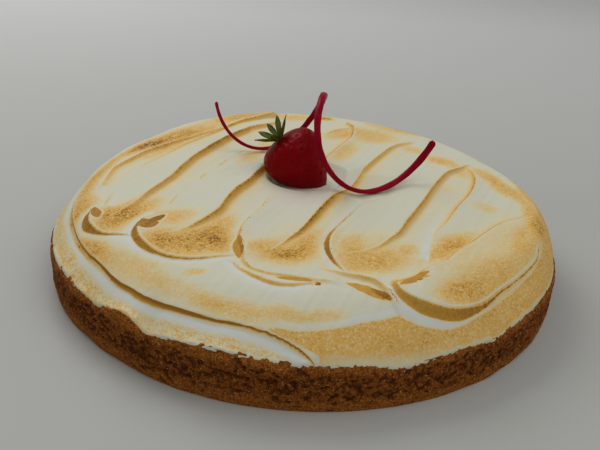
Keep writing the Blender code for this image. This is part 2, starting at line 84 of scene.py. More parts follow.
class Wire:
    """One output of a material's nodes; arithmetic on it adds Math nodes."""

    def __init__(self, socket):
        self.socket = socket

    def node(self, kind, settings=None, values=None, out=0):
        """Add a node: its settings first, then its inputs, each a number, a colour or a
        wire; returns the wire of one output."""
        tree = self.socket.id_data
        made = tree.nodes.new(kind)
        for name, value in (settings or {}).items():
            if name == "stops":
                fill_ramp(made.color_ramp, value)
            else:
                setattr(made, name, value)
        for name, value in (values or {}).items():
            if isinstance(value, Wire):
                tree.links.new(value.socket, made.inputs[name])
            else:
                made.inputs[name].default_value = value
        return Wire(made.outputs[out])

    def math(self, operation, other):
        return self.node("ShaderNodeMath", {"operation": operation}, {0: self, 1: other})

    def __add__(self, other):
        return self.math("ADD", other)

    def __mul__(self, other):
        return self.math("MULTIPLY", other)

    def __sub__(self, other):
        return self.math("SUBTRACT", other)

    def __rsub__(self, other):
        return self * -1 + other

    __radd__ = __add__
    __rmul__ = __mul__

    def mask(self, name):
        """The piece's own mask of that name, kept on its points."""
        return self.node("ShaderNodeAttribute", {"attribute_name": name}, out="Fac")

    def axis(self, name):
        """One of the three numbers of a place: X, Y or Z."""
        return self.node("ShaderNodeSeparateXYZ", None, {"Vector": self}, out=name)

    def most(self, *others):
        """The largest of this value and others."""
        largest = self
        for other in others:
            largest = largest.math("MAXIMUM", other)
        return largest

    def limited(self):
        """The same value held between 0 and 1."""
        return self.node("ShaderNodeClamp", None, {0: self})

    def ramp(self, low, high):
        """0 below low and 1 above high, straight in between."""
        return self.node("ShaderNodeMapRange", None, {0: self, 1: low, 2: high})

    def grain(self, size, detail=2, rough=0.5):
        """Noise whose lumps are about one size across, in metres; self is a place."""
        return self.node("ShaderNodeTexNoise", None,
                         {"Vector": self, "Scale": 1 / size, "Detail": detail,
                          "Roughness": rough})

    def tint(self, under, over):
        """Mix two colours, each a wire or three numbers, with self as the share."""
        under, over = [c if isinstance(c, Wire) else (*c, 1) for c in (under, over)]
        return self.node("ShaderNodeMix", {"data_type": "RGBA"}, {0: self, 6: under, 7: over},
                         out=2)


def fill_ramp(ramp, stops):
    """Give a colour ramp its stops: position and colour."""
    while len(ramp.elements) < len(stops):
        ramp.elements.new(0.5)
    for element, (position, colour) in zip(ramp.elements, stops):
        element.position = position
        element.color = (*colour, 1)


def new_finish(name, **constants):
    """A new material with constants on its shader's sockets; returns it and the wire of
    Object coordinates."""
    material = bpy.data.materials.new(name)
    material.use_nodes = True
    shader = material.node_tree.nodes["Principled BSDF"]
    for socket, value in constants.items():
        shader.inputs[socket.replace("_", " ")].default_value = value
    return material, Wire(shader.outputs[0]).node("ShaderNodeTexCoord", out="Object")


def connect(material, **wires):
    """Join wires to the sockets of the material's shader; returns the material."""
    tree = material.node_tree
    sockets = tree.nodes["Principled BSDF"].inputs
    for socket, wire in wires.items():
        tree.links.new(wire.socket, sockets[socket.replace("_", " ")])
    return material


def bumps(height, strength, distance):
    """A Bump node on a height wire, in metres."""
    return height.node("ShaderNodeBump", None,
                       {"Strength": strength, "Distance": distance, "Height": height})


def ease(offset, width=1):
    """Ease from 0 to 1 as the offset goes from 0 to the width."""
    t = np.clip(offset / width, 0, 1)
    return t * t * (3 - 2 * t)


def bell(offset, width):
    """A bell curve: 1 where the offset is 0, 1/e where it is the width."""
    return np.exp(-(offset / width) ** 2)


def around(count):
    """Angles evenly spread round a full turn."""
    return np.linspace(0, 2 * math.pi, count, endpoint=False)


def lumps(points, size, seed):
    """Smooth noise from 0 to 1 at each point: random values on a lattice of the given
    size, eased between the eight corners round the point."""
    table = np.random.default_rng(seed).random(4096)
    place = points / size
    cell = np.floor(place).astype(np.int64)
    part = place - cell
    part = part * part * (3 - 2 * part)
    total = np.zeros(len(points))
    for corner in np.ndindex(2, 2, 2):
        key = ((cell + corner) * (73856093, 19349663, 83492791)).astype(np.int64)
        value = table[(key[:, 0] ^ key[:, 1] ^ key[:, 2]) & 4095]
        share = np.where(corner, part, 1 - part).prod(axis=1)
        total += share * value
    return total


def linked(name, data):
    """A new object with its data, in the scene."""
    made = bpy.data.objects.new(name, data)
    bpy.context.scene.collection.objects.link(made)
    return made


def new_mesh(name, points, faces, material):
    """A mesh of one material."""
    mesh = bpy.data.meshes.new(name)
    mesh.from_pydata(points, [], faces)
    mesh.materials.append(material)
    return mesh


def new_piece(name, points, faces, material, masks=None):
    """Make a smooth piece from arrays of points and faces, with its masks as point
    attributes, and let it ride on the pie."""
    mesh = new_mesh(name, points, faces, material)
    for mask, values in (masks or {}).items():
        layer = mesh.attributes.new(mask, "FLOAT", "POINT")
        layer.data.foreach_set("value", np.asarray(values, np.float32))
    mesh.shade_smooth()
    piece = linked(name, mesh)
    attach(piece, "root")
    return piece


def band(low, high):
    """Four-sided faces between two rings of equally many points."""
    return np.stack([low, np.roll(low, -1), np.roll(high, -1), high], axis=1).tolist()


def ring_quads(rows, count, closed=False):
    """Faces between rings of equal count, in order from the foot up; closed adds one flat
    face at each end."""
    ring = np.arange(count)
    faces = []
    for row in range(rows - 1):
        faces += band(ring + row * count, ring + (row + 1) * count)
    if closed:
        faces += [ring[::-1].tolist(), (ring + (rows - 1) * count).tolist()]
    return faces


def turned_by(angle, degrees):
    """Angle measured from a direction, in degrees, between -180 and 180."""
    return np.degrees(np.angle(np.exp(1j * (angle - math.radians(degrees)))))


def dent_at(angle):
    """Share of the front left dent in a direction, a bell curve."""
    return bell(turned_by(angle, DENT_DIRECTION), DENT_WIDTH)


def rim_height(angle):
    """Height of the crust's rim in a direction: the ring's height plus bell curves."""
    height = np.full_like(angle, CRUST_HEIGHT)
    for direction, width, rise in RIM_BUMPS:
        height += rise * MM * bell(turned_by(angle, direction), width)
    return height


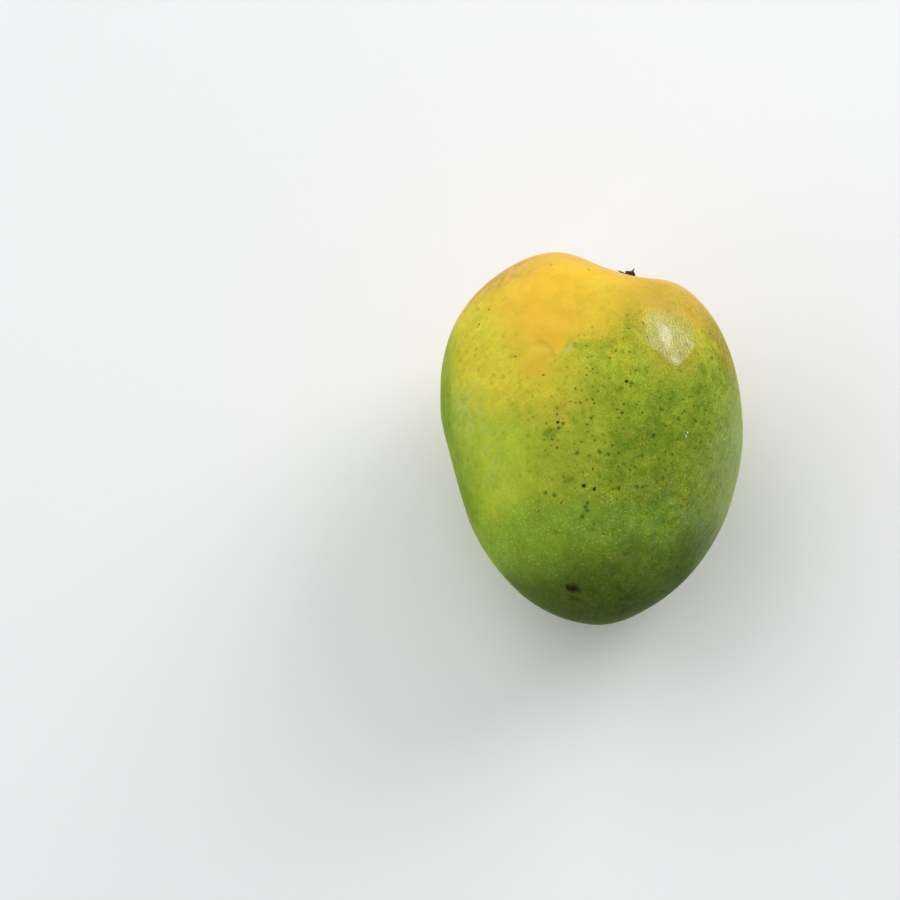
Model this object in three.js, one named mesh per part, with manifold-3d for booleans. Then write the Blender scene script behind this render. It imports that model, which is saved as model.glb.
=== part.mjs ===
// A single mango, as picked, lying on one cheek.
//
// Units are millimetres and +Z is up. The origin is on the surface that the fruit lies on, under the middle
// of its bounding box. +Y runs from the tip to the stem end, and +X from the belly edge to the back edge.
//
// The fruit grew as one piece, so it is one solid. The woody stub left by the broken stalk is the other one.

import * as THREE from "three";
import { mergeVertices } from "three/addons/utils/BufferGeometryUtils.js";
import Module from "manifold-3d";

const wasm = await Module();
wasm.setup();

// ---- Driving dimensions -----------------------------------------------------------------------------------

const LENGTH = 116.5; // crown of the belly shoulder to the tip
const WIDTH = 92.6; // belly edge to back edge
const THICKNESS = 79; // from cheek to cheek

// The outline seen on a cheek, as shares of the half width and half length, with 0, 0 in the middle. It runs
// from the crown of the belly shoulder over the stem end, down the back edge, round the tip and up the belly.
const OUTLINE = [
  [-0.24, 1.0], // crown of the belly shoulder
  [0.06, 0.917],
  [0.343, 0.85], // stem end
  [0.573, 0.819], // back shoulder
  [0.775, 0.69],
  [0.937, 0.429],
  [1.0, 0.07], // widest point of the back edge
  [0.95, -0.26],
  [0.79, -0.57],
  [0.487, -0.845],
  [0.07, -1.0], // tip
  [-0.39, -0.88],
  [-0.72, -0.58],
  [-0.918, -0.119],
  [-1.0, 0.21], // widest point of the belly edge
  [-0.91, 0.6],
  [-0.62, 0.875],
];

// The cheeks curve like an oval whose middle, the thickest place, lies nearer to the stem than to the tip.
const CHEEK = { x: 1.5, y: 8, sideRadius: 46, stemRadius: 50, tipRadius: 62 };
const OUTLINE_ENDS = 0.45; // sine of the latitude up to which a section follows the outline alone
const CHEEK_BEGINS = 1; // and from which it follows the cheek oval alone
const FULLNESS = 0.02; // how far a section stands out past an ellipse, between edge and cheek

// The stem basin, the socket in it and the stub all lie on the stalk's axis, which leans from +Y by degrees.
const STEM = { x: 12, y: 48, z: 6.5, leanX: 5, leanZ: 16 };
const BASIN = { depth: 2.2, radius: 7.5 };
const STUB = { footRadius: 2.2, neckRadius: 1.6, headRadius: 1.8, height: 6.8, sunk: 1.2 };
const STUB_FOOT_ENDS = 2; // height of the foot
const STUB_NECK = 3.4; // height of the neck
const BREAK = { height: 5, tilt: -5 }; // where the stalk broke off, and the slope of the break in degrees
const SPLINTER = { side: 1, rootRadius: 0.6, root: 4, tip: 6 }; // stands up from the break, off the axis
const SOCKET_GAP = 0.3;

// The shallow dimple near the tip, on the upper cheek, that carries the scar of the flower.
const SCAR = { x: -7, y: -51, z: 17, depth: 0.7, radius: 3 };

// How the fruit lies: the tip end sinks a little, and the cheek under it is pressed flat.
const REST_PITCH = 4.6; // degrees, tip down
const FLAT_DEPTH = 1;

const SPHERE_DETAIL = 18; // the fruit has 20 (detail + 1)^2 triangles
const OUTLINE_STEPS = 40; // samples between two points of the outline
const STUB_SIDES = 20;
const SPLINTER_SIDES = 10;

const SKIN = { color: new THREE.Color(0.5, 0.58, 0.1), roughness: 0.38, metalness: 0 };
const WOOD = { color: new THREE.Color(0.09, 0.06, 0.045), roughness: 0.85, metalness: 0 };

// ---- Solids -----------------------------------------------------------------------------------------------

// A closed geometry as a solid, with its shared vertices merged.
function solidOf(geometry) {
  const bare = geometry.clone();
  bare.deleteAttribute("normal");
  bare.deleteAttribute("uv");
  const merged = mergeVertices(bare, 1e-4);
  return new wasm.Manifold(
    new wasm.Mesh({
      numProp: 3,
      vertProperties: merged.attributes.position.array,
      triVerts: new Uint32Array(merged.index.array),
    }),
  );
}

function geometryOf(solid) {
  const mesh = solid.getMesh();
  const geometry = new THREE.BufferGeometry();
  geometry.setAttribute("position", new THREE.BufferAttribute(mesh.vertProperties, 3));
  geometry.setIndex(new THREE.BufferAttribute(mesh.triVerts, 1));
  geometry.computeVertexNormals();
  return geometry;
}

// What is left of a geometry after another one is cut away.
function cut(geometry, tool) {
  return geometryOf(solidOf(geometry).subtract(solidOf(tool)));
}

// Two geometries as one.
function join(geometry, other) {
  return geometryOf(solidOf(geometry).add(solidOf(other)));
}

// ---- The fruit --------------------------------------------------------------------------------------------

const degrees = THREE.MathUtils.degToRad;

// The outline in polar form about the thickest place: [angle, radius], by rising angle.
function polarOutline() {
  const points = OUTLINE.map(
    ([x, y]) => new THREE.Vector3((x * WIDTH) / 2 - CHEEK.x, (y * LENGTH) / 2 - CHEEK.y, 0),
  );
  const curve = new THREE.CatmullRomCurve3(points, true, "centripetal");
  const polar = curve
    .getPoints(OUTLINE.length * OUTLINE_STEPS)
    .slice(1)
    .map((p) => [Math.atan2(p.y, p.x), Math.hypot(p.x, p.y)])
    .sort((a, b) => a[0] - b[0]);
  const [first, last] = [polar[0], polar[polar.length - 1]];
  const turn = 2 * Math.PI;
  return [[last[0] - turn, last[1]], ...polar, [first[0] + turn, first[1]]];
}

const POLAR = polarOutline();

function outlineRadius(angle) {
  const i = POLAR.findIndex(([a]) => a > angle);
  const [[a0, r0], [a1, r1]] = [POLAR[i - 1], POLAR[i]];
  return THREE.MathUtils.mapLinear(angle, a0, a1, r0, r1);
}

function cheekRadius(angle) {
  const endRadius = Math.sin(angle) > 0 ? CHEEK.stemRadius : CHEEK.tipRadius;
  return 1 / Math.hypot(Math.cos(angle) / CHEEK.sideRadius, Math.sin(angle) / endRadius);
}

// The point of the plain body, without its dimples, for a direction seen from the thickest place.
function bodyPoint(direction) {
  const angle = Math.atan2(direction.y, direction.x);
  const height = Math.abs(direction.z);
  const across = Math.hypot(direction.x, direction.y);
  const cheek = THREE.MathUtils.smoothstep(height, OUTLINE_ENDS, CHEEK_BEGINS);
  const radius = THREE.MathUtils.lerp(outlineRadius(angle), cheekRadius(angle), cheek);
  const full = 1 + FULLNESS * (2 * height * across) ** 2;
  return new THREE.Vector3(
    CHEEK.x + radius * across * full * Math.cos(angle),
    CHEEK.y + radius * across * full * Math.sin(angle),
    (THICKNESS / 2) * direction.z * full,
  );
}

const STEM_FOOT = new THREE.Vector3(STEM.x, STEM.y, STEM.z);
const STEM_AXIS = new THREE.Vector3(
  Math.tan(degrees(STEM.leanX)),
  1,
  Math.tan(degrees(STEM.leanZ)),
).normalize();

const SCAR_SPOT = new THREE.Vector3(SCAR.x, SCAR.y, SCAR.z);
const SCAR_AXIS = SCAR_SPOT.clone().normalize();

// Presses a point in along an axis through a spot: full depth on the axis, fading out over the radius.
function press(point, spot, axis, { depth, radius }) {
  if (point.dot(axis) < 0) return;
  const away = point.clone().sub(spot);
  const along = away.dot(axis);
  const offSquared = Math.max(0, away.lengthSq() - along * along);
  point.addScaledVector(axis, -depth * Math.exp(-offSquared / (radius * radius)));
}

function fruitSurface() {
  const geometry = new THREE.IcosahedronGeometry(1, SPHERE_DETAIL);
  const position = geometry.attributes.position;
  const direction = new THREE.Vector3();
  for (let i = 0; i < position.count; i++) {
    direction.fromBufferAttribute(position, i).normalize();
    const point = bodyPoint(direction);
    press(point, STEM_FOOT, STEM_AXIS, BASIN);
    press(point, SCAR_SPOT, SCAR_AXIS, SCAR);
    position.setXYZ(i, point.x, point.y, point.z);
  }
  return geometry;
}

// ---- The stub ---------------------------------------------------------------------------------------------

// The stalk as a lathed shape on +Y, grown outwards by a gap where it is to cut the socket.
function stalk(gap) {
  const { footRadius, neckRadius, headRadius, height } = STUB;
  const profile = [
    new THREE.Vector2(0, -gap),
    new THREE.Vector2(footRadius + gap, -gap),
    new THREE.Vector2(footRadius + gap, STUB_FOOT_ENDS),
    new THREE.Vector2(neckRadius + gap, STUB_NECK),
    new THREE.Vector2(headRadius + gap, height),
    new THREE.Vector2(0, height),
  ];
  return new THREE.LatheGeometry(profile, STUB_SIDES);
}

// What lies beyond the break, as a tilted box.
function beyondBreak() {
  const size = 3 * STUB.height;
  return new THREE.BoxGeometry(size, size, size)
    .translate(0, size / 2, 0)
    .rotateZ(degrees(BREAK.tilt))
    .translate(0, BREAK.height, 0);
}

function splinter() {
  const length = SPLINTER.tip - SPLINTER.root;
  return new THREE.ConeGeometry(SPLINTER.rootRadius, length, SPLINTER_SIDES)
    .translate(SPLINTER.side, SPLINTER.root + length / 2, 0);
}

// How far along the stalk's axis the floor of the basin lies.
function basinFloor(surface) {
  const start = STEM_FOOT.clone().addScaledVector(STEM_AXIS, LENGTH);
  const ray = new THREE.Raycaster(start, STEM_AXIS.clone().negate());
  const [hit] = ray.intersectObject(new THREE.Mesh(surface, new THREE.MeshBasicMaterial()));
  return LENGTH - hit.distance;
}

// Carries the stalk from the origin to the basin, with its foot sunk into the floor.
function stalkPlace(surface) {
  const turn = new THREE.Quaternion().setFromUnitVectors(new THREE.Vector3(0, 1, 0), STEM_AXIS);
  const foot = STEM_FOOT.clone().addScaledVector(STEM_AXIS, basinFloor(surface) - STUB.sunk);
  return new THREE.Matrix4().compose(foot, turn, new THREE.Vector3(1, 1, 1));
}

// ---- Assembly ---------------------------------------------------------------------------------------------

const surface = fruitSurface();
const place = stalkPlace(surface);
const pitch = new THREE.Matrix4().makeRotationX(degrees(REST_PITCH));

const fruitPitched = cut(surface, stalk(SOCKET_GAP).applyMatrix4(place)).applyMatrix4(pitch);
const stubPitched = join(cut(stalk(0), beyondBreak()), splinter()).applyMatrix4(place).applyMatrix4(pitch);

// The middle of the flat becomes the origin, and what lies under it is cut away.
fruitPitched.computeBoundingBox();
const { min, max } = fruitPitched.boundingBox;
const settled = new THREE.Matrix4().makeTranslation(
  -(min.x + max.x) / 2,
  -(min.y + max.y) / 2,
  -(min.z + FLAT_DEPTH),
);
const ground = new THREE.BoxGeometry(2 * WIDTH, 2 * LENGTH, THICKNESS).translate(0, 0, -THICKNESS / 2);

const fruit = new THREE.Mesh(
  cut(fruitPitched.applyMatrix4(settled), ground),
  new THREE.MeshStandardMaterial(SKIN),
);
fruit.name = "mango_fruit";

const stub = new THREE.Mesh(stubPitched.applyMatrix4(settled), new THREE.MeshStandardMaterial(WOOD));
stub.name = "stem_stub";

const root = new THREE.Group();
root.name = "mango";
root.add(fruit, stub);

export default root;
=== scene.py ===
"""A mango that lies on one cheek, seen from above.

Everything is in metres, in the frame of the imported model: +Y runs from the tip to the stem end, +X from
the belly edge to the back edge, and the fruit rests on z = 0. The materials, the marks and the stub's
shape are given in millimetres, and MM turns those into metres.
"""

import math

import bmesh
import bpy
import numpy as np
from mathutils import Matrix, Vector, noise
from mathutils.bvhtree import BVHTree


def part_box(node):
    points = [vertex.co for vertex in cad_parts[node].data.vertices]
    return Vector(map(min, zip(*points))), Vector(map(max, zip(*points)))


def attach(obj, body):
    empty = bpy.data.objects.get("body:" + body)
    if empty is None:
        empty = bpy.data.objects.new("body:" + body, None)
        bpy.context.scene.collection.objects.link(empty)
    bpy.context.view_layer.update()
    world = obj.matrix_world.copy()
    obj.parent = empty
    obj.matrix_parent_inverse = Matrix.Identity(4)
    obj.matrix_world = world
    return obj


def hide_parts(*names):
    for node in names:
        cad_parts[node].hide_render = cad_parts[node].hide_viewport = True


MM = 0.001

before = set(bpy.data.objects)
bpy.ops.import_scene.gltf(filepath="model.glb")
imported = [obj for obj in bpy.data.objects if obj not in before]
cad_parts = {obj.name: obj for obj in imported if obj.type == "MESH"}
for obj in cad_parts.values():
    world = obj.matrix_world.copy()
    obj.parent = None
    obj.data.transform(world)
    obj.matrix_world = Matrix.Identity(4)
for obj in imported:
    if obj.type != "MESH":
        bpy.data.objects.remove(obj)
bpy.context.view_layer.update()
fruit_low, fruit_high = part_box("mango_fruit")
middle = (fruit_low + fruit_high) / 2

# The stalk's axis leans from +Y, in degrees, sideways and up.
STALK_LEAN = {"side": 5, "up": 20.6}


def find_stalk():
    """The stub's frame: its origin in the middle of the foot, +Z along the stalk, +X near the world's."""
    sideways, upwards = (math.tan(math.radians(STALK_LEAN[name])) for name in ("side", "up"))
    axis = Vector((sideways, 1, upwards)).normalized()
    corners = [v.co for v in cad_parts["stem_stub"].data.vertices]
    lowest = min(c.dot(axis) for c in corners)
    foot = [c for c in corners if c.dot(axis) < lowest + 0.01 * MM]
    side = (Vector((1, 0, 0)) - axis.x * axis).normalized()
    turn = Matrix((side, axis.cross(side), axis)).transposed()
    return Matrix.Translation(sum(foot, Vector()) / len(foot)) @ turn.to_4x4()


stalk_frame = find_stalk()
stalk_axis = stalk_frame.col[2].xyz
stalk_foot = stalk_frame.translation.copy()


# ---- Camera and light ----------------------------------------------------------------------------

CAMERA_ELEVATION = 70  # degrees above the floor, looking along +Y
CAMERA_DISTANCE = 0.652
CAMERA_LEFT = 0.0432  # the fruit stands right of the picture's middle, and a little above it
CAMERA_BELOW = 0.0043
LENS = 85


def make_camera():
    up_angle = math.radians(CAMERA_ELEVATION)
    back = Vector((0, -math.cos(up_angle), math.sin(up_angle)))
    right = Vector((1, 0, 0))
    up = back.cross(right)
    data = bpy.data.cameras.new("camera")
    data.lens = LENS
    data.sensor_width = 36
    data.clip_start = 0.01
    camera = bpy.data.objects.new("camera", data)
    camera.location = middle + back * CAMERA_DISTANCE - right * CAMERA_LEFT - up * CAMERA_BELOW
    camera.rotation_euler = (-back).to_track_quat("-Z", "Y").to_euler()
    bpy.context.scene.collection.objects.link(camera)
    bpy.context.scene.camera = camera


def softbox(name, direction, distance, width, height, power, turn=0, shape="RECTANGLE"):
    """An area light that faces the fruit from a direction, turned about its own axis by degrees."""
    data = bpy.data.lights.new(name, "AREA")
    data.shape = shape
    data.size = width
    data.size_y = height
    data.energy = power
    light = bpy.data.objects.new(name, data)
    away = Vector(direction).normalized()
    light.location = middle + away * distance
    light.rotation_euler = (-away).to_track_quat("-Z", "Y").to_euler()
    light.rotation_euler.rotate_axis("Z", math.radians(turn))
    bpy.context.scene.collection.objects.link(light)


SKY_TOWARDS = (-0.15, 0.5, 0.85)  # where the studio's even light is strongest
SKY_STARTS = -0.25  # cosine of the angle from there at which the light is at its weakest
SKY_DIM = 0.10
SKY_BRIGHT = 0.74
SKY_COLOR = (0.96, 0.98, 1.0)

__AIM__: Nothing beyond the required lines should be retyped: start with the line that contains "obj.data.transform(world)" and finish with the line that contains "stalk_foot = stalk_frame.translation.copy()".

__SOLVED PROBLEM__:
    obj.data.transform(world)
    obj.matrix_world = Matrix.Identity(4)
for obj in imported:
    if obj.type != "MESH":
        bpy.data.objects.remove(obj)
bpy.context.view_layer.update()
fruit_low, fruit_high = part_box("mango_fruit")
middle = (fruit_low + fruit_high) / 2

# The stalk's axis leans from +Y, in degrees, sideways and up.
STALK_LEAN = {"side": 5, "up": 20.6}


def find_stalk():
    """The stub's frame: its origin in the middle of the foot, +Z along the stalk, +X near the world's."""
    sideways, upwards = (math.tan(math.radians(STALK_LEAN[name])) for name in ("side", "up"))
    axis = Vector((sideways, 1, upwards)).normalized()
    corners = [v.co for v in cad_parts["stem_stub"].data.vertices]
    lowest = min(c.dot(axis) for c in corners)
    foot = [c for c in corners if c.dot(axis) < lowest + 0.01 * MM]
    side = (Vector((1, 0, 0)) - axis.x * axis).normalized()
    turn = Matrix((side, axis.cross(side), axis)).transposed()
    return Matrix.Translation(sum(foot, Vector()) / len(foot)) @ turn.to_4x4()


stalk_frame = find_stalk()
stalk_axis = stalk_frame.col[2].xyz
stalk_foot = stalk_frame.translation.copy()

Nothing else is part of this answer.